Jakarta, law-justice.co - Kejaksaan Agung rupanya serius menanggapi permintaan Anggota Komisi III DPR RI Arteria Dahlan tentang adanya dugaan manipulasi sistem (Harmonize System/HS) dalam kasus impor emas senilai Rp 47,1 triliun di bandara Soekarno Hatta. Pada 1 Juli lalu, Direktur Penyidikan Jampidsus Febrie Adriansyah mengatakan pihaknya telah memeriksa beberapa pejabat Ditjen Bea dan Cukai Bandara Soekarno Hatta.

Isu ini bermula saat rapat dengan pendapat antara Komisi III dan Jaksa Agung ST Burhanuddin pada 14 Juni 2021. Kala itu, Arteria Dahlan mengungkapkan ada praktik yang tidak wajar dalam impor emas batangan yang dilakukan oleh 8 perusahaan. Arteria mengatakan, impor emas dari Singapura itu seharusnya dikenakan Bea Masuk 5 persen dan pajak penghasilan 2,5 persen. Besaran penghasilan negara yang bisa didapat dari total impor emas tersebut senilai Rp 2,9 triliun.

"Ini ada maling terang-terangan," kata Arteria. Arteria menyebut ada upaya penghindaran bea masuk pada kasus itu. Kode HS untuk impor emas tersebut telah diubah. Arteria menyebut Antam terlibat dalam dugaan penggelapan impor emas. Kantor Pelayanan Utama Direktorat Jenderal Bea dan Cukai Bandara Internasional Soekarno-Hatta diduga ikut terlibat.

Dalam wawancara dengan Law-Justice.co pada Jumat 16 Juli 2021, Arteria menyebut ada dugaan pemufakatan jahat dalam praktik impor emas melalui Bandara Soekarno Hatta tersebut.

"Iya, mereka bermufakat jahat lah, sama petugas-petugas importasi itu. Yang tadinya PIB-nya 5 persen kok jadi 0 persen. Itu kan sudah ada nomor seri, kemudian juga sudah ada uji package, ada di kemasannya, terus sudah ada sertifikat," katanya.

Dia juga menyebut ada keganjilan yang ditemukan dalam praktik di lapangan dari kegiatan importasi emas tersebut. Menurut dia, keganjilan itu bisa dilihat dari adanya PIB (Pemberitahuan Impor Barang) yang dikenakan 0 persen.

"Ya kemarin kan sudah kita nyatakan teman-teman di bea cukai Bandara, kok bisa tiba-tiba PIB (Pemberitahuan Impor Barang)-nya dikenakan yang 0 persen," jelasnya.

Arteria juga mengaku heran, karena adanya tumpang tindih kebijakan di tubuh bea cukai sehingga kebijakan dan penindakan di lapangan menjadi bertolak belakang.

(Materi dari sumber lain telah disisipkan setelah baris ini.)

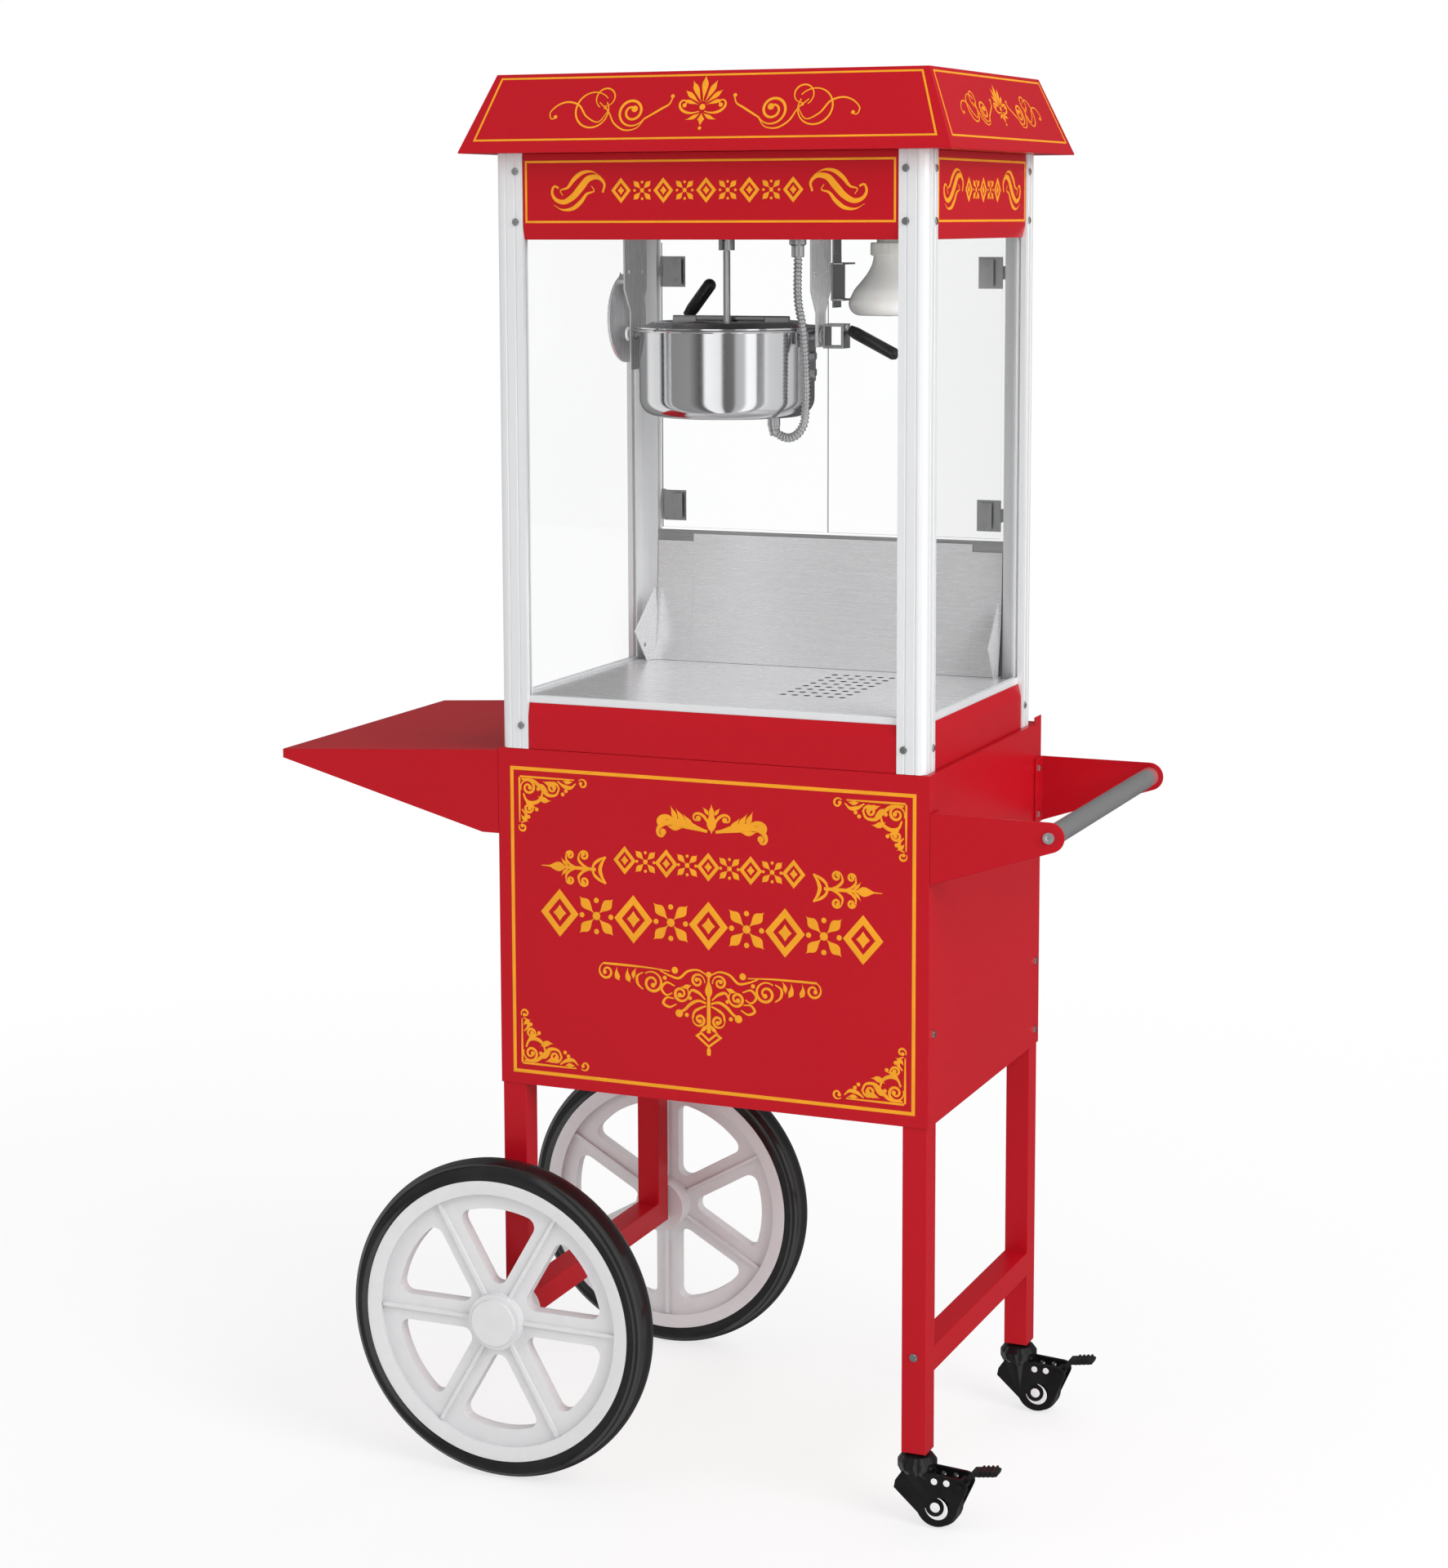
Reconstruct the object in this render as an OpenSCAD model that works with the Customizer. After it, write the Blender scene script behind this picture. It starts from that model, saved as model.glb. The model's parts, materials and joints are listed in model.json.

Menurut dia, seharusnya Bea Cukai membuktikan barangnya secara empiris jika memang isinya emas batangan yang tak kena kena bea masuk.


Anggota Komisi III DPR RI, Arteria Dahlan/DPR.go.id

"Enggak usah di Ditjen Bea Cukai, di bagian Direktorat Penyidikan dan Penindakan kemudian Inspektorat kan sudah mengetahui kemarin. Itu kan surat dari Direktorat Penyidikan dan Penindakan. Mereka itu sudah tahu," beber Arteria.

"Tapi, hebatnya Kepala Bea Cukai Bandara itu, bisa ngalahin Ditjen Penindakan. Padahal dari segi struktural enggak ada di bawahnya dong (Ditjen Penindakan)," tambahnya.

Dengan tegas Arteria meminta adanya perbaikan di tubuh Direktorat Bea dan Cukai dan akan mengajukan Panja soal masalah importasi emas yang menjadi celah adanya kerugian negara dari sektor bea masuk.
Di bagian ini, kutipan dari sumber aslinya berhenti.